We turn off gadgets, but use wi-fi plugs that are always on, whilst mass storage units save every bite of data ever typed on the internet…
We limit our oven usage, and buy food that’s quicker to cook and are reassured that our forced frugality is better against climate change. Yet energy companies are making record profits, and investment in renewable energy is deemed ‘’too costly (compared to what – a comfortable future?).
We are told to take shorter showers, whilst forced to flush with drinking water, as the privatised water companies sit on huge profits, not mending gushing holes and allowing ever increasing pollution into our life-supporting rivers and seas.
THIS is global government greenwashing. Making YOU feel bad about driving to the park, as they do less than the bare minimum, and demand even less from big business.

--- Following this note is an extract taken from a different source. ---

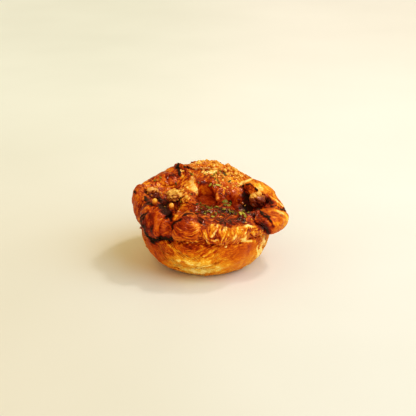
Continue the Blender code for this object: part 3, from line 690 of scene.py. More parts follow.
        (0.5, 0.9, 0.3, 177, 213.6, 178.6, 210.4, 180.6, 207.6), (0.65, 1, 0.3, 177.4, 260, 180.6, 260.2),
        (0.65, 1, 0.3, 181.8, 173.4, 182.2, 176.2), (0.54, 1, 0.3, 183.6, 212.6, 186, 211.4, 188.8, 211.2),
        (1.6, 0.8, 0.4, 185, 196.6, 189, 198.4), (0.65, 1, 0.3, 188.6, 263.4, 191, 264.6, 193.4, 264.4),
        (1.4, 0.7, 0.4, 192, 270.6, 198, 272.5, 204, 272),
        (1.1, 1, 0.45, 192.6, 269, 194.4, 271.6, 197.6, 273, 201.4, 272.8, 203.4, 270.8),
        (0.59, 1, 0.3, 194.6, 268, 197, 268.6, 198.4, 267), (0.75, 1, 0.38, 203.8, 170.2, 202.4, 172.4),
        (0.4, 0.9, 0.3, 203.4, 217.4, 206.4, 216.4),
        (0.59, 1, 0.45, 204.7, 232.8, 205.6, 235.8, 207.2, 238.8),
        (1.5, 0.8, 0.3, 206, 172.6, 211, 172, 215, 171), (0.35, 0.9, 0.3, 208.6, 221, 212, 220.4),
        (0.3, 0.9, 0.3, 214.4, 213.4, 216.8, 212.8), (0.65, 1, 0.3, 216.4, 267.4, 218, 266.6),
        (0.3, 0.9, 0.3, 219.4, 216.6, 221.6, 216.4), (0.43, 1, 0.3, 222, 219, 226, 219.4),
        (0.59, 1, 0.38, 222.2, 188, 224.4, 191, 223.2, 195, 222.2, 198.6),
        (0.48, 1, 0.45, 222.6, 233, 223.6, 230, 224.4, 227.6), (0.3, 0.9, 0.3, 226.6, 214.6, 229, 214),
        (0.43, 1, 0.38, 229.2, 233.6, 229.8, 231.4),
        (0.75, 1, 0.45, 231, 244.8, 233.4, 246, 236.2, 245.2, 238, 242.4),
        (0.35, 0.9, 0.3, 232.4, 216.6, 235, 215.8), (0.54, 1, 0.38, 233.4, 238, 234.8, 235.2, 236.4, 236.6),
        (1, 0.8, 0.2, 240.7, 183.6, 246, 181.4, 252, 179),
        (0.91, 1, 0.38, 241, 184.6, 243.4, 182.8, 246.6, 181.4, 250, 180, 252.4, 178.9),
        (0.59, 1, 0.38, 242, 238.6, 244.4, 238.4, 246, 236.4),
        (0.85, 1, 0.52, 244, 240.4, 247, 241.6, 251, 241.2, 254.4, 240.2),
        (0.54, 1, 0.38, 244.6, 233.6, 246.4, 231.8, 246.4, 229.6),
        (0.8, 1, 0.4, 245.6, 226.4, 248.2, 225.6, 251, 226.8), (0.4, 0.8, 0.2, 254.6, 217.6, 256.4, 219.6),
        (1.6, 0.7, 0.3, 264, 240, 261, 245, 259, 251, 257, 256), (0.4, 0.8, 0.2, 259.6, 219, 261.6, 221.6),
        (0.75, 1, 0.38, 260.4, 247.4, 261.6, 250.6, 260.6, 253.6),
        (0.65, 1, 0.38, 263.4, 239.6, 264.6, 242.6, 263.4, 246.4),
        (0.65, 1, 0.38, 270.4, 196.8, 273.4, 198.8, 277, 201.4, 280.4, 204, 283, 206.4),
    ),
    # The palest flakes, and painted highlights: small glints, and the wall left of the crater made paler.
    Mark.CREAM_AND_GLINT: (
        (0.3, 0.7, 0.2, 151.8, 221.4, 152.2, 224), (0.3, 0.7, 0.2, 160.4, 219.6, 161.8, 218.8),
        (0.7, 1, 0.45, 179.4, 167.2, 180.2, 169.2, 181.6, 172), (0.3, 0.7, 0.2, 186.6, 186.4, 187.8, 189),
        (2.4, 0.9, 0.3, 192, 180, 194, 186, 196.4, 193), (0.96, 1, 0.38, 206, 173, 210, 172.6, 214.6, 171.6),
        (0.65, 1, 0.68, 217, 225.6, 217.5, 228, 216, 231, 213.8, 234, 211.4, 237),
        (0.43, 1, 0.3, 211.4, 240.2, 214, 240.8, 217.6, 240.2),
        (0.48, 1, 0.45, 225.4, 232, 226.2, 229.6, 226.6, 227.4),
        (0.3, 0.7, 0.2, 226, 231.6, 227, 229.6, 228.4, 231), (0.3, 0.7, 0.25, 227.2, 196.4, 226.4, 198.6),
        (0.3, 0.8, 0.25, 226.8, 186.4, 228, 188.4), (0.3, 0.7, 0.25, 230.4, 191.6, 231.2, 193.6),
        (0.3, 0.7, 0.2, 231.6, 229.4, 233, 231.4), (0.3, 0.7, 0.2, 245.4, 233, 248.6, 232),
        (0.65, 1, 0.38, 257, 245.6, 256.8, 249, 257.6, 253, 257.2, 256.4),
    ),
}
STROKES = [Stroke(mark, *row[:3], pairs(row[3:])) for mark, rows in STROKE_ROWS.items() for row in rows]


class Strip(NamedTuple):
    """A sliver along a line on the crust: half width and height in millimetres, tone, places."""

    half_width: float
    half_height: float
    tint: float
    line: tuple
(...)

I don’t know the answers. But since my GCSE tech project making a drinks can sorting machine, way back on the other side of the Millennium, I’ve been waiting for the adults in charge to take charge.
Instead they bicker and embarrass themselves. They fight over petty nonsense, they fail to do their daily job of running this county well, and they actively campaign against clean water, less pollution, global reductions in emissions and greener power.
Our parents’ generation ignored the warnings, successive governments ignored the urgency or undid sensible actions of their predecessors. Once voted in they prioritise their own personal wealth instead of public benefit or planetary stability. Economic crisis will become global catastrophe, more people will flee barren lands meaning more migrants and scarcer resources globally.
Our country could do better, our ‘leaders’ are dragging us down. I don’t know if we can stop coming disaster, but it’s in their power to try. Our governments’ choices are creating climate catastrophe. Yet we keep voting them in.
Remember, summer is a season, the climate is changing. The average summer temp in the UK is 18 degrees Celsius.